Further down South, South Africa’s Competition Commission and the country’s Department of Trade, Industry and Competition are working to regulate and enforce competition law in the country. Some key moves include the launch of a market inquiry into online intermediation platforms and the publishing revised draft for small merger guidelines in the digital sector that would otherwise fall below the thresholds for mandatory merger notification.
South Africa is also looking at establishing a competition policy for jobs and industrial development as well as setting draft guidelines on collaboration among competitors. In neighbouring Zambia, the Zambian Competition and Consumer Protection Commission (CCPC) is not only working on paperwork but actually taking action on the ground.
Recently, Zambia’s CCPC prosecuted several firms for engaging in what legislators described as ‘anti-competitive behaviour.’ Some of these unscrupulous moves included price-fixing for commodities and collusive tendering which severely affects the end-user unfairly and boxes out competition respectively.
Firms found guilty were fined as much as 10% of their annual turnover, which is, unfortunately, the maximum penalty that the CCPC can impose. At the end of the day, legislators ordered firms in the cement industry to lower their prices because they were fixed to earn the companies undue profits at the expense of the market.
In Zimbabwe, the Zimbabwe Competition and Tariff Commission also recently fined merging parties for prior implementation of a merger without information to the body. This means that the merging parties unduly met and discusses plans to merge to boost their market superiority unfairly.
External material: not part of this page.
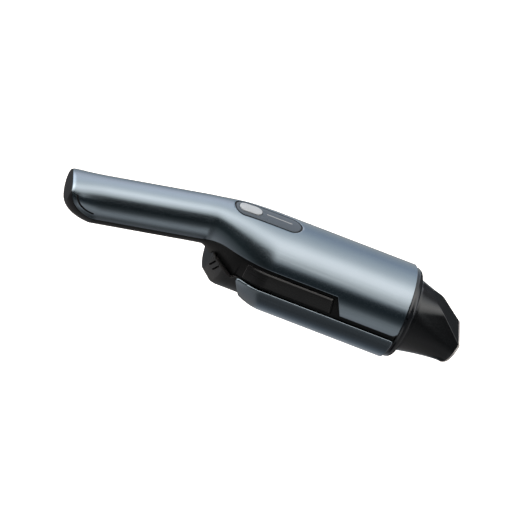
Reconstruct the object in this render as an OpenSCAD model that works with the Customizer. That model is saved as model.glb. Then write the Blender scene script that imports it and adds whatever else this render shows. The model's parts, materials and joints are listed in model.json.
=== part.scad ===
// Cordless handheld vacuum. A round barrel holds the dust cup and the motor,
// a nozzle stands on its front, and a straight handle drops away behind it.
// +X points to the nozzle and +Z up. The origin is the middle of the flat
// under the barrel. Most modules draw in the barrel frame, whose x = 0 is the
// front edge of the two coloured shells and whose z = 0 is the barrel's axis.

/* [Barrel] */
// Outer radius of the barrel
barrel_r = 40; // [39.5:0.1:40.5]
// Wall of the coloured shells
shell_wall = 1.8; // [1.6:0.1:1.9]
// Depth of the black side recess below the shells' surface
recess_depth = 2.2; // [2.1:0.05:2.3]
// Height of the barrel's axis above the flat it rests on
axis_z = 39; // [38.5:0.1:39.2]

/* [Handle] */
// Radius of the handle
handle_r = 20.5; // [20.4:0.1:21]
// Angle at which the handle drops to the back
handle_angle = 12.4; // [11:0.1:14]
// Rear end of the handle, from the shells' front edge
end_x = -292; // [-296:1:-290]
// Height of the handle's axis above the lower edge of the coloured shell
edge_drop = 8.7; // [8:0.1:9]

/* [Controls] */
// Length of the control panel
panel_len = 59.3; // [58:0.1:60]
// Width of the control panel
panel_w = 20.7; // [20:0.1:22]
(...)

Similarly, Zimbabwe launched investigations into the price of cooking oil, a basic need that producers and distributors were lobbying to keep prices high at the expense of the common man. This practice, lobbying to fix prices, cheating to acquire tenders and so on, is rampant not only in Zimbabwe where businesses and individuals of influence even hold exclusivity agreements to the production of school uniforms but across the continent.